Open mayer79 opened 4 years ago
Maybe the max_delta_step
has something to do with the convergence. I'm not sure if it's like the proof for softmax
function.
In another example with different data and parameters, the result is not too different from LightGBM's rf mode, but ironically worse than using ranger with MSE loss. Poisson deviance should be low, r_squared is the proportion of deviance explained (should be high). These values are calculated on an independent validation data set. So in this particular second example, there does not seem a problem. But what could be the reason for the results in the first example?

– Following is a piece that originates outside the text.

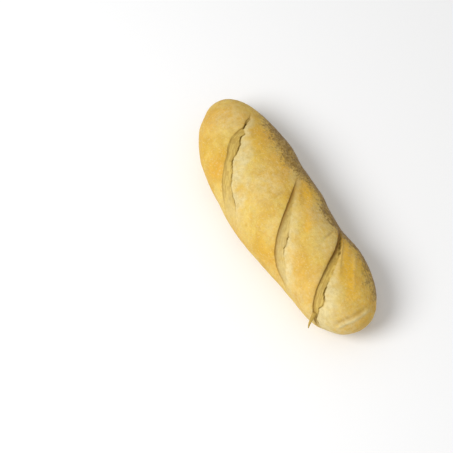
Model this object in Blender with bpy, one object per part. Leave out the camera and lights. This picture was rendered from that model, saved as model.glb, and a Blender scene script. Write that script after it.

# pred_xgb pred_lgb pred_ranger
# deviance 1.05753011 1.04356883 1.02037717
# r_squared 0.04407729 0.05669717 0.07766058
The code is in https://github.com/mayer79/random_forest_benchmark/blob/master/r/poisson.R
With slightly other data structure but otherwise quite similar parameters, I get again bad results (an R-squared of -165% on the validation data). Training stops very fast compared to lightGBM (3 instead of 10 seconds). This is with the third commit in above link.
# pred_xgb pred_lgb pred_ranger
# deviance 3.303889 1.17156879 1.13913418
# r_squared -1.655372 0.05839744 0.08446549
Hmm.
In random forest mode we can only perform one Newton step to minimise the objective function. In the case of squared error a single step is sufficient. This might be the source of bias. I have thought about how to fix this, maybe by refreshing the trees in subsequent boosting steps.
This might be indeed the reason why performance is not too good. But I guess lightGBM's rf mode would suffer the same issue. However, its performance is not negative in all cases I have tested. I will try to test more delta_step values to see if it is just a poor parametrization by myself.
With MSE loss, the random forest mode seems to work well. However, when switching to "count:poisson" (and also "reg:gamma") loss, the model is completely off. The distribution of the predictions is heavily biased.
In this example, the R-squared (with respect to MSE as well as Poisson loss) drops from 70%-80% to 0%.
max_delta_step
has a large impact.